::: DATA FOR THE TASK
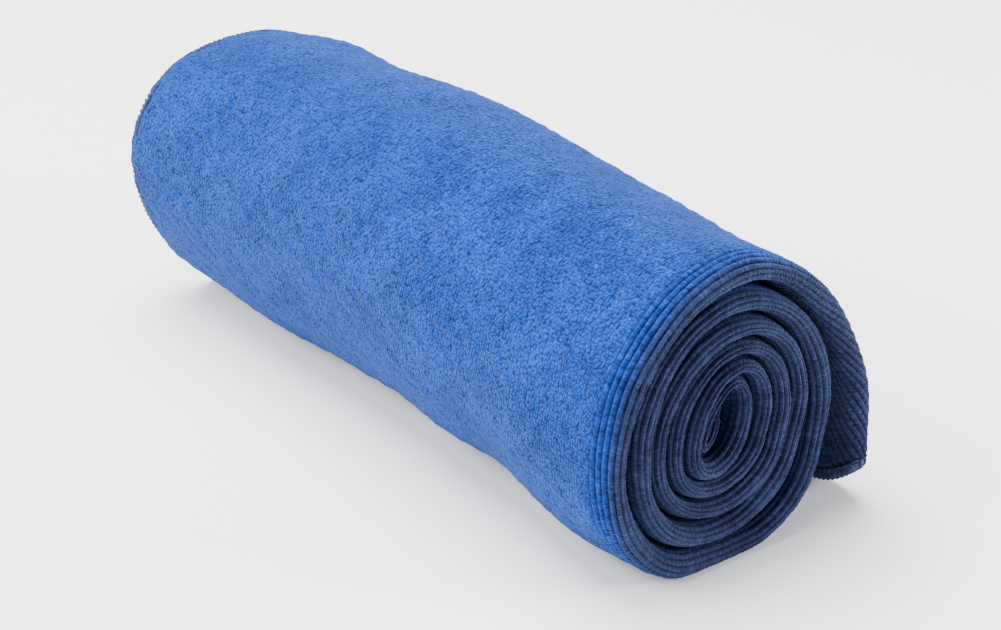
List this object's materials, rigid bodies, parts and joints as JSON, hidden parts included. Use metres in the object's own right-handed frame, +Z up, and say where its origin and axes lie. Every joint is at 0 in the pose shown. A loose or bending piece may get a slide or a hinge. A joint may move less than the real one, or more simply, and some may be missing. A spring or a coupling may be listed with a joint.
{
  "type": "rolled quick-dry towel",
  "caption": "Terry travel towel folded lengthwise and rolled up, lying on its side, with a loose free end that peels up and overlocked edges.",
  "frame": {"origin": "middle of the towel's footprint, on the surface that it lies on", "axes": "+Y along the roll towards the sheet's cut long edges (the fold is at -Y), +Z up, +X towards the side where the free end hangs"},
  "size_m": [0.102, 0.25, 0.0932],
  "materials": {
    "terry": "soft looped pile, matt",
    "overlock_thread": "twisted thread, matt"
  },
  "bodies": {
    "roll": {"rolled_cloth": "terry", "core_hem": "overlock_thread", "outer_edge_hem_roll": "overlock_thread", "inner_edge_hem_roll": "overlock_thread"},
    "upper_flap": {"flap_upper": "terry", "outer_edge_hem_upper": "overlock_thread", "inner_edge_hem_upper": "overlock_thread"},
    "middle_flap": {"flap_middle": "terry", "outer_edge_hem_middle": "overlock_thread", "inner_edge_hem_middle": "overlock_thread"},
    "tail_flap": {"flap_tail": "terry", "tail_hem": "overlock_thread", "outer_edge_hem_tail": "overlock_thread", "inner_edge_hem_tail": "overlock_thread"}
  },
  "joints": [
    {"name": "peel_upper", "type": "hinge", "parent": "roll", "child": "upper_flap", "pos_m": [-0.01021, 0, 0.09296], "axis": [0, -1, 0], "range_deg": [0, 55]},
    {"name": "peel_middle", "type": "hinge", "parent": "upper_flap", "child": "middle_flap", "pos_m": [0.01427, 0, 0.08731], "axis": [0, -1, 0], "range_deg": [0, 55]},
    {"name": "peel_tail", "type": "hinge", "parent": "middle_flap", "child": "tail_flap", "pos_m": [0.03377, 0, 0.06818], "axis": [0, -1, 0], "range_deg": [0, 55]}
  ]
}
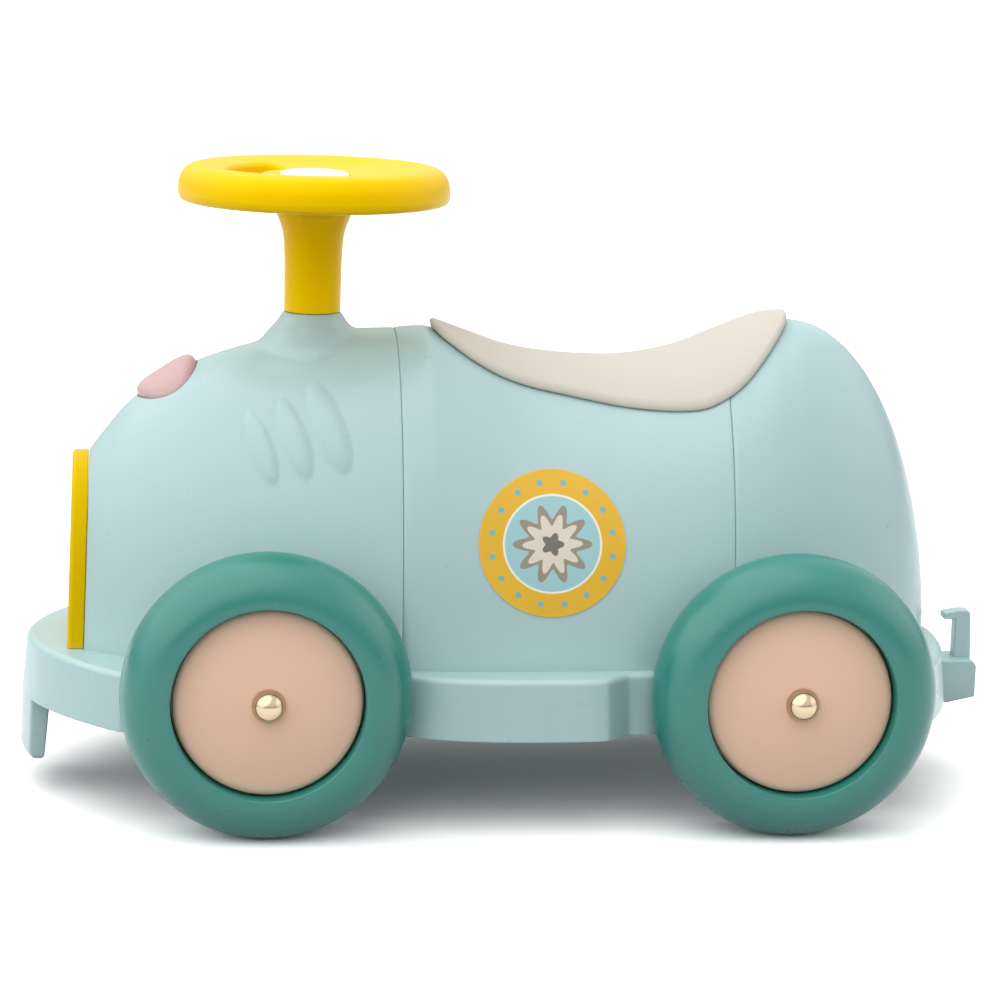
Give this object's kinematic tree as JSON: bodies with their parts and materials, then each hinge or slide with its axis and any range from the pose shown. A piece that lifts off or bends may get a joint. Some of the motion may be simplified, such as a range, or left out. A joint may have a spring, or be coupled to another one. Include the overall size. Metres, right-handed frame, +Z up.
::::::
** CHALLENGE **
Take the entries and copy them out exactly.

** REPLY **
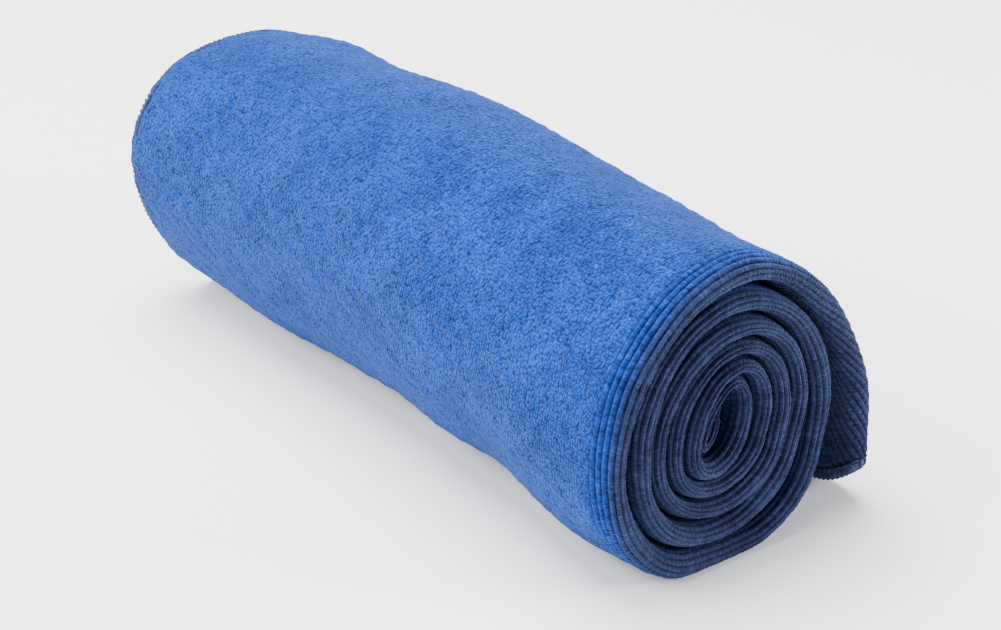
List this object's materials, rigid bodies, parts and joints as JSON, hidden parts included. Use metres in the object's own right-handed frame, +Z up, and say where its origin and axes lie. Every joint is at 0 in the pose shown. A loose or bending piece may get a slide or a hinge. A joint may move less than the real one, or more simply, and some may be missing. A spring or a coupling may be listed with a joint.
{
  "type": "rolled quick-dry towel",
  "caption": "Terry travel towel folded lengthwise and rolled up, lying on its side, with a loose free end that peels up and overlocked edges.",
  "frame": {"origin": "middle of the towel's footprint, on the surface that it lies on", "axes": "+Y along the roll towards the sheet's cut long edges (the fold is at -Y), +Z up, +X towards the side where the free end hangs"},
  "size_m": [0.102, 0.25, 0.0932],
  "materials": {
    "terry": "soft looped pile, matt",
    "overlock_thread": "twisted thread, matt"
  },
  "bodies": {
    "roll": {"rolled_cloth": "terry", "core_hem": "overlock_thread", "outer_edge_hem_roll": "overlock_thread", "inner_edge_hem_roll": "overlock_thread"},
    "upper_flap": {"flap_upper": "terry", "outer_edge_hem_upper": "overlock_thread", "inner_edge_hem_upper": "overlock_thread"},
    "middle_flap": {"flap_middle": "terry", "outer_edge_hem_middle": "overlock_thread", "inner_edge_hem_middle": "overlock_thread"},
    "tail_flap": {"flap_tail": "terry", "tail_hem": "overlock_thread", "outer_edge_hem_tail": "overlock_thread", "inner_edge_hem_tail": "overlock_thread"}
  },
  "joints": [
    {"name": "peel_upper", "type": "hinge", "parent": "roll", "child": "upper_flap", "pos_m": [-0.01021, 0, 0.09296], "axis": [0, -1, 0], "range_deg": [0, 55]},
    {"name": "peel_middle", "type": "hinge", "parent": "upper_flap", "child": "middle_flap", "pos_m": [0.01427, 0, 0.08731], "axis": [0, -1, 0], "range_deg": [0, 55]},
    {"name": "peel_tail", "type": "hinge", "parent": "middle_flap", "child": "tail_flap", "pos_m": [0.03377, 0, 0.06818], "axis": [0, -1, 0], "range_deg": [0, 55]}
  ]
}
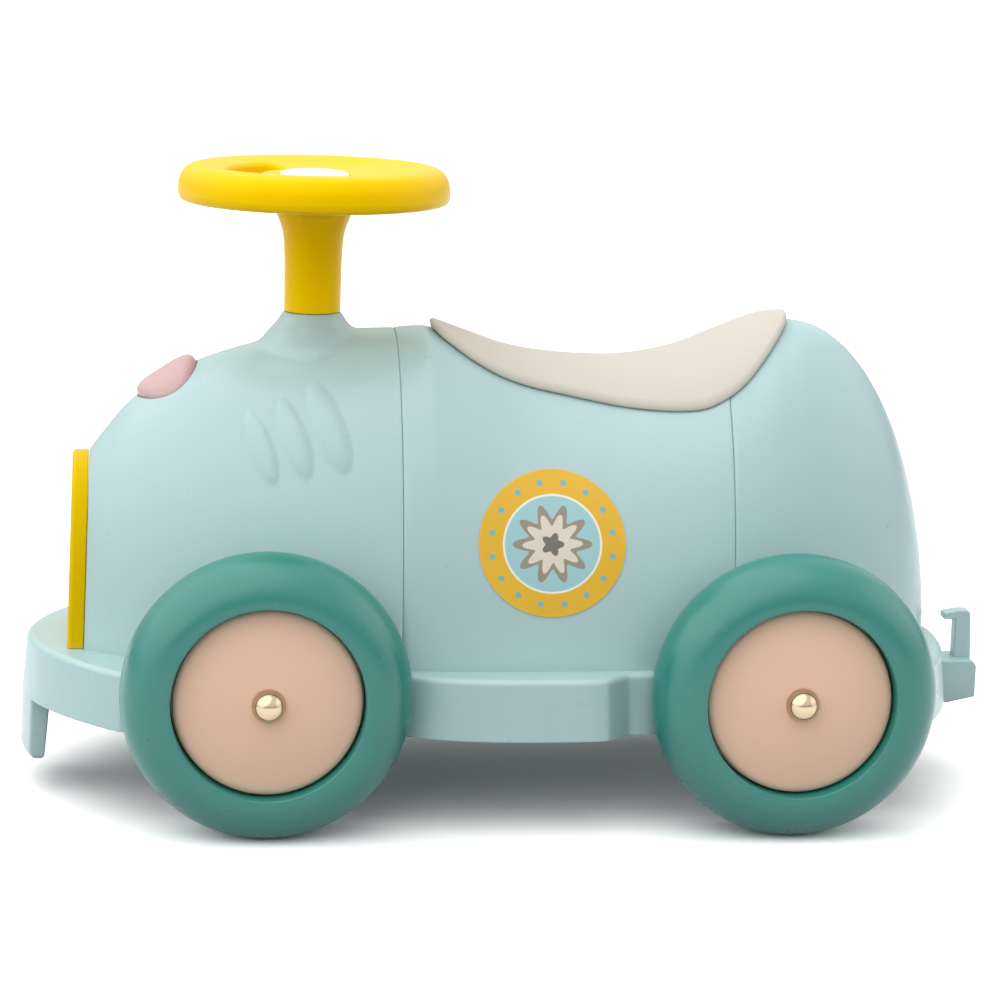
Give this object's kinematic tree as JSON: bodies with their parts and materials, then each hinge or slide with its axis and any range from the pose shown. A piece that lifts off or bends may get a joint. Some of the motion may be simplified, such as a range, or left out. A joint may have a spring, or be coupled to another one. Include the overall size. Metres, right-handed frame, +Z up.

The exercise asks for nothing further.